Properties of Tensor Complementarity Problem and Some Classes of Structured Tensors

This paper deals with the class of Q-tensors, that is, a Q-tensor is a real tensor $\mathcal{A}$ such that the tensor complementarity problem $(\q, \mathcal{A})$: $$\mbox{ finding } \x \in \mathbb{R}^n\mbox{ such that }\x \geq \0, \q + \mathcal{A}\x^{m-1} \geq \0, \mbox{ and }\x^\top (\q + \mathcal{A}\x^{m-1}) = 0, $$ has a solution for each vector $\q \in \mathbb{R}^n$. Several subclasses of Q-tensors are given: P-tensors, R-tensors, strictly semi-positive tensors and semi-positive R$_0$-tensors. We prove that a nonnegative tensor is a Q-tensor if and only if all of its principal diagonal entries are positive, and so the equivalence of Q-tensor, R-tensors, strictly semi-positive tensors is showed if they are nonnegative tensors.

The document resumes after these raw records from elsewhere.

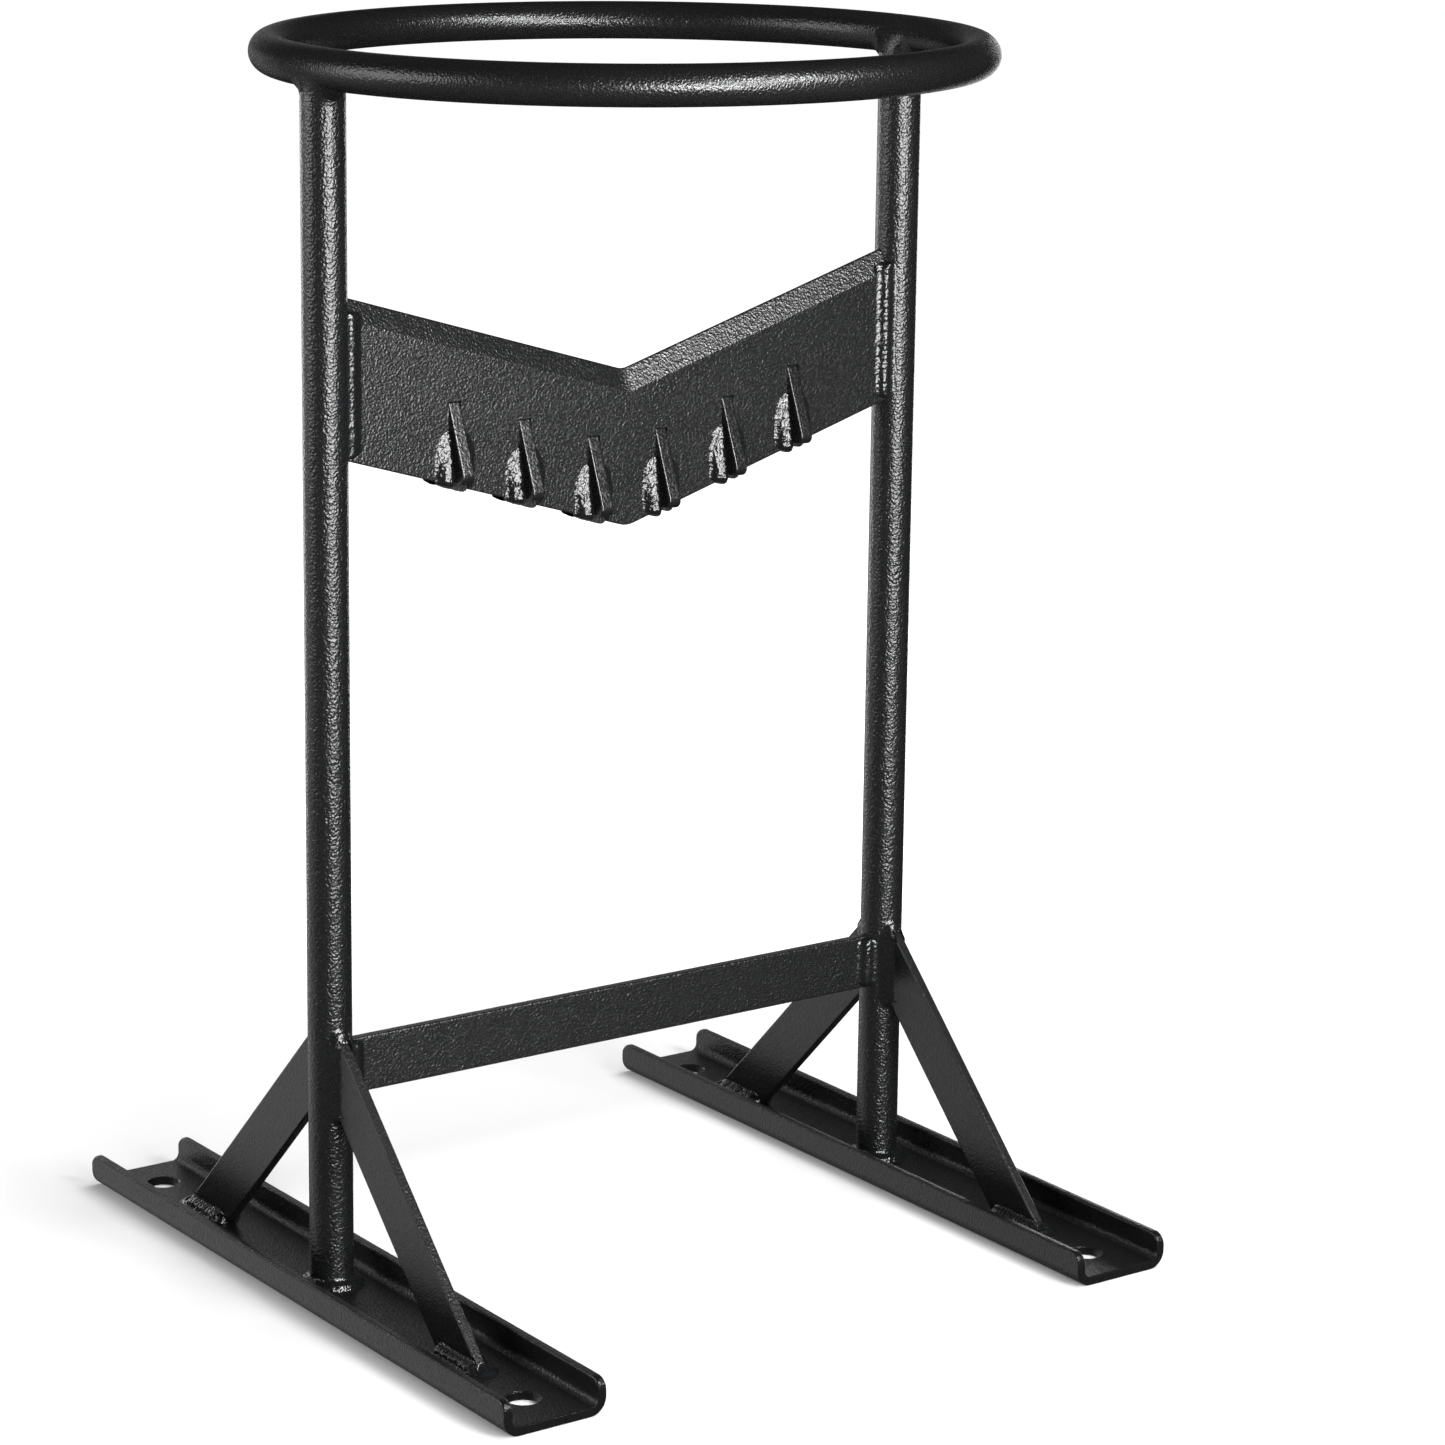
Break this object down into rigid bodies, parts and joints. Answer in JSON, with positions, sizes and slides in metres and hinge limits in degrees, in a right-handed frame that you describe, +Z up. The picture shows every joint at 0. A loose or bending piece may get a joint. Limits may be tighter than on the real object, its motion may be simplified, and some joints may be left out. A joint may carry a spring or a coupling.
{
  "type": "kindling splitter",
  "caption": "Welded steel kindling splitter: a hoop on posts guides a log onto a V-shaped blade with wedge fins, tied by a cross bar and standing on braced channel feet.",
  "frame": {"origin": "on the floor, midway between the feet, on the centre line of the posts", "axes": "+X along the blade and cross bar from the left post to the right post as seen from the front, -Y is the front, +Z up"},
  "size_m": [0.345, 0.347, 0.5335],
  "materials": {
    "frame_paint": "black textured (hammertone) enamel on steel bar and channel, semi-gloss",
    "blade_paint": "black textured (hammertone) enamel on the blade and its fins, semi-gloss, coarse grain",
    "weld_paint": "black enamel over weld beads, glossier than the plates"
  },
  "bodies": {
    "root": {"hoop": "frame_paint", "post_left": "frame_paint", "post_right": "frame_paint", "cross_bar": "frame_paint", "foot_left": "frame_paint", "foot_right": "frame_paint", "brace_left_front": "frame_paint", "brace_left_back": "frame_paint", "brace_right_front": "frame_paint", "brace_right_back": "frame_paint", "blade": "blade_paint", "fin_1": "blade_paint", "fin_2": "blade_paint", "fin_3": "blade_paint", "fin_4": "blade_paint", "fin_5": "blade_paint", "fin_6": "blade_paint", "weld_hoop_left": "weld_paint", "weld_hoop_right": "weld_paint", "weld_blade_left_front": "weld_paint", "weld_blade_left_back": "weld_paint", "weld_blade_right_front": "weld_paint", "weld_blade_right_back": "weld_paint", "weld_fin_1_left": "weld_paint", "weld_fin_1_right": "weld_paint", "weld_fin_2_left": "weld_paint", "weld_fin_2_right": "weld_paint", "weld_fin_3_left": "weld_paint", "weld_fin_3_right": "weld_paint", "weld_fin_4_left": "weld_paint", "weld_fin_4_right": "weld_paint", "weld_fin_5_left": "weld_paint", "weld_fin_5_right": "weld_paint", "weld_fin_6_left": "weld_paint", "weld_fin_6_right": "weld_paint", "weld_bar_left_front": "weld_paint", "weld_bar_left_back": "weld_paint", "weld_bar_right_front": "weld_paint", "weld_bar_right_back": "weld_paint", "weld_foot_left": "weld_paint", "weld_foot_right": "weld_paint", "weld_brace_left_front_top": "weld_paint", "weld_brace_left_front_foot": "weld_paint", "weld_brace_left_back_top": "weld_paint", "weld_brace_left_back_foot": "weld_paint", "weld_brace_right_front_top": "weld_paint", "weld_brace_right_front_foot": "weld_paint", "weld_brace_right_back_top": "weld_paint", "weld_brace_right_back_foot": "weld_paint"}
  },
  "joints": []
}
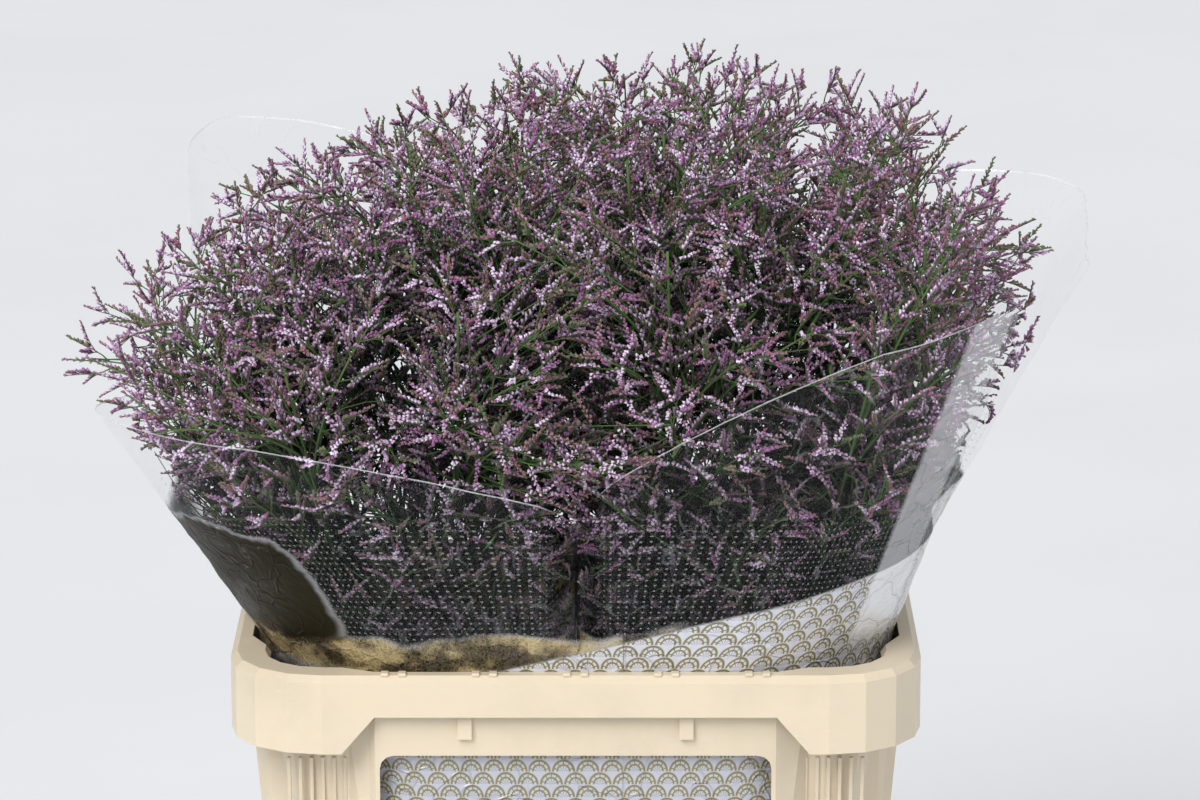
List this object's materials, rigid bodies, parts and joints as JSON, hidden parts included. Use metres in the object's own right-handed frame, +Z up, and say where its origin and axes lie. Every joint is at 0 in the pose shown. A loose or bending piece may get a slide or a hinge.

We also show that a tensor is a R$_0$-tensor if and only if the tensor complementarity problem $(\0, \mathcal{A})$ has no non-zero vector solution, and a tensor is a R-tensor if and only if it is a R$_0$-tensor and the tensor complementarity problem $(\e, \mathcal{A})$ has no non-zero vector solution, where $\e=(1,1\cdots,1)^\top$.